I’m going to be courageous enough to talk about Hutton, as a generalised description of that whole circumstance. Courageous in a sense in that for me there is a great risk that I will sound like a smart-alec if there are inferred to be criticisms of the BBC. Some of them just won’t be inferred, some will be expressed but I do so only by way of trying to teach myself a lesson and to teach my fellow Board members of the Australian Broadcasting Corporation a lesson of how we might make sure we don’t get ourselves into a similar situation. So I speak as a highly interested but slightly detached observer.
It seems to me that the BBC had editorial guidelines that were right for the circumstances so there was no problem with editorial guidelines, but I suspect there was a problem with the complaints handling procedures, or perhaps the commitment to follow complaints handling procedures. In particular, there seemed to be a cavalier attitude to the Government’s complaints.
This can happen if you’re bombarded with complaints by a Government or by an individual for that matter; it’s terrible to think, oh here we go again. We have in Australia a correspondent who lives not in Sydney but in another city, who writes to me as Chairman at least three times a week; hand-written letters but they’re perfectly neat, you can read them with great ease and he’s making specific complaints about programs on the ABC - both radio and television. Now there’s a huge temptation to say Oh dear Mr so and so, for goodness sake get a life…if you hate it all that much then stop listening or stop watching…

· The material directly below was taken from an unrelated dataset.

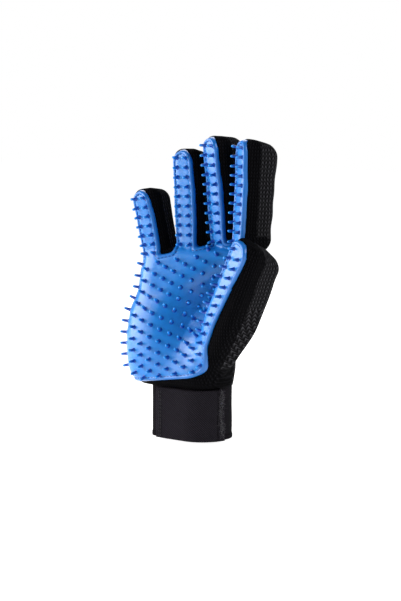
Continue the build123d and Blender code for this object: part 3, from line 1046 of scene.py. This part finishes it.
def palm_nub_seeds():
    a = math.radians(PALM_LATTICE_DEG)
    one = np.array([math.cos(a), math.sin(a)]) * PALM_PITCH
    b = a + math.radians(60)
    two = np.array([math.cos(b), math.sin(b)]) * PALM_PITCH
    seeds = []
    for i in range(-18, 19):
        for j in range(-18, 19):
            u, z = one * i + two * j + np.array(PALM_LATTICE_AT)
            if not (46 < z < 152 and -50 < u < 46):
                continue
            cx, cy, hx, hy, _, turn = [float(c[0]) for c in palm_at(np.array([z]))]
            c, s = math.cos(math.radians(turn)), math.sin(math.radians(turn))
            y, inward = -hy - 8.0, np.array([-s, c, 0.0])
            if u < -hx + 7:
                # Off the palm's little-finger edge: come in from the side.
                y, u, inward = -hy * 0.5, u - 12.0, np.array([c, s, 0.0])
            seeds.append((np.array([cx + u * c - y * s, cy + u * s + y * c, z]), inward))
    return seeds


def contour(verts, quads, values, level):
    """Loops of points where a field on a mesh crosses a level."""
    values = values - level
    points, links = {}, {}
    crossing = (values[quads] < 0).any(1) & (values[quads] >= 0).any(1)
    for q in quads[crossing]:
        found = []
        for k in range(4):
            a, b = int(q[k]), int(q[(k + 1) % 4])
            if (values[a] < 0) != (values[b] < 0):
                key = (min(a, b), max(a, b))
                t = values[key[0]] / (values[key[0]] - values[key[1]])
                points[key] = verts[key[0]] * (1 - t) + verts[key[1]] * t
                found.append(key)
        for a, b in zip(found[::2], found[1::2]):
            links.setdefault(a, []).append(b)
            links.setdefault(b, []).append(a)
    loops, seen = [], set()
    for start in links:
        if start in seen:
            continue
        loop, key = [], start
        while key is not None and key not in seen:
            seen.add(key)
            loop.append(points[key])
            key = next((k for k in links[key] if k not in seen), None)
        if len(loop) > 12:
            loops.append(np.array(loop))
    return loops


def evenly(loop, pitch):
    """Points and directions at an even pitch along a loop."""
    if np.linalg.norm(loop[-1] - loop[0]) < pitch:
        loop = np.concatenate([loop, loop[:1]])
    length = np.concatenate([[0], np.cumsum(np.linalg.norm(np.diff(loop, axis=0), axis=1))])
    at = np.arange(0, length[-1] - pitch / 2, pitch)
    points = np.stack([np.interp(at, length, loop[:, k]) for k in range(3)], -1)
    ahead = np.stack([np.interp(at + pitch * 0.4, length, loop[:, k]) for k in range(3)], -1)
    return points, ahead - points


def pad_stitches(grid, outline, verts, quads):
    """Stitches in the groove, as copies: their vertices, quads and points."""
    edge = -grid.sample(outline, verts)
    outer = grid.sample(grid.hand, verts)[quads].min(1) > 0.8
    loops = [loop for loop in contour(verts, quads[outer], edge, STITCH_INSET) if len(loop) > 60]
    points, lead = (np.concatenate(part) for part in zip(*[evenly(loop, STITCH_PITCH) for loop in loops]))
    g = grid.gradient(grid.hand, points)
    out = g / np.linalg.norm(g, axis=1)[:, None]
    shape, shape_q = stitch_shape(3.4)
    v, q = place_copies(shape, shape_q, points - out * 0.05, out, lead)
    return v, q, np.repeat(points, len(shape_q), 0)


def pad_nubs(grid, outline):
    """The nubs as copies: their vertices, quads, points by face and heights by vertex."""
    seeds = [seed for name in FINGERS for seed in finger_nub_seeds(DIGITS[name])]
    seeds += thumb_nub_seeds(DIGITS["thumb"])
    firm = len(seeds)
    seeds += palm_nub_seeds()
    starts, inward = (np.array(part) for part in zip(*seeds))
    points, out = grid.settle(grid.hand, march(starts, inward, PAD_THICK), PAD_THICK)
    off = np.abs(grid.sample(grid.hand, points) - PAD_THICK)
    kept = []
    for k in np.nonzero((grid.sample(outline, points) < -NUB_FROM_EDGE) & (off < NUB_OFF_SKIN))[0]:
        # The palm's lattice gives way to the digits' rows, and to itself where it bunches up.
        if k < firm or not kept or np.linalg.norm(points[kept] - points[k], axis=1).min() >= NUB_GAP:
            kept.append(k)
    shape, quads = profile_mesh(NUB_RINGS, 12)
    lead = np.tile([[1.0, 0.0, 0.0]], (len(kept), 1))
    v, q = place_copies(shape, quads, points[kept], out[kept], lead)
    return v, q, np.repeat(points[kept], len(quads), 0), np.tile(shape[:, 2], len(kept))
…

But I urge our people to treat every one of this gentleman’s complaints as though it was a brand new complaint or as though he was a brand new complainant.
For one reason and one very good reason: he once took a complaint beyond us, as he was entitled, to the Australian Broadcasting Authority which is chaired by Professor Flint who is with us today and whom we’ll hear from tomorrow. His complaint was upheld, as it should have been, and we had to begin our 7 o’clock television bulletin one night with an apology and a correction. So out of all those complaints he landed a knockout blow.
Exactly the same thing can happen in respect of complaints from a Government, however vexatious they might appear to be. That’s a lesson we have to keep reminding ourselves. At exactly the same time when Alistair Campbell was berating the BBC on various levels, we received 68 written complaints from our then Minister for Communications for our handling of our coverage of the Iraq war in respect of one particular radio program.
Each one of those 68 complaints had to be treated equally seriously however irritated some of us might have been.
There’s a grave risk for slightly self-important organisations like ours to have inappropriate reactions to criticism. I think there’s a very dicey area where you defend your independence as Greg Dyke vigorously did and as we have had to do on occasions, but you can confuse defending your independence with a notion that you are somehow immune from criticism. We are guilty of that from time to time and perhaps that was the case in the Hutton circumstance.
It is also possible that there can be an untimely and inappropriate involvement from the Board of Governors in situations like this. There are mistaken notions as to what are the responsibilities of the Board of Governors.
The complaint about Gilligan’s program was absolutely a matter for editorial management and editorial management alone: and I mean editorial management right up to the editor in chief, being the Director General. It was entirely a matter for editorial management at the very time the Board of Governors involved themselves in the situation where they made a decision clearly on the advice of their senior management but when they could not possibly have had enough information to make the sort of decision that they made, motivated probably for all the right reasons, but with really most unfortunate outcomes. There is the issue too of where the Board stands in relation to its management. This is one of the most critical relationships of all.
I’m going to quote Patricia Hodgson’s rather useful sentence on this, she wrote recently that…..The Board of Governors defended management before they sought to hold them to account. It’s so clear it doesn’t need any elaboration from me, they defended management before they brought to them to account.
In the ABC’s Editorial Guidelines journalists are urged to be sceptical. Well I think journalists and senior management should expect the Boards might be more sceptical than they’ve been in the past.
All of this could be a good thing for the BBC and I’m sure it’ll come through it and by example it will therefore be a good thing for the ABC and for other public broadcasters like us.
Let me make a comment about my counterpart, Gavyn Davies, who I found a most delightful man to deal with and whom I shall be sorry not to be working with in that collegiate relationship that I’ve been fortunate in having now with three BBC Chairmen. He resigned graciously, believing his resignation to be in the best interests of the BBC.
But I actually think the resignations occurred in the wrong order and quite seriously in the wrong order. I believe the Board of Governors should have called the Director General and the Director of News and Current Affairs to account. I can’t believe - and I wasn’t in the room obviously when the Board of Governors met - that in making that fateful decision in early July they were doing other than acting on the advice of the Director General and, inferentially, also of the Director of News and Current Affairs. Those executives should have been held to account for the wrong advice they had given to the Board and they should have gone first. As it happens only one them, the Director General, has gone so far.
Now the Chairman may well have thought at some later moment that it would be best for the BBC’s relations in dealing with the Government, particularly in the Charter review, that there should be a new Chairman. Good governance would have been better served by the right order of resignations. The process of finding a new Director General might also have been better served.
Let me just have one last word because I’m almost exactly on my time Chairman and it is a word of advice to Governments who might look at the Hutton report and see a way of getting at public broadcasters.
My word of advice is that old adage: be careful what you wish for because you may just get it, because if democracies like ours lose their public broadcasters or diminish them as the hugely effective elements they are within the body politic then future Governments will be entirely at the mercy of commercial media over whom they will have not one word of statutory suasion.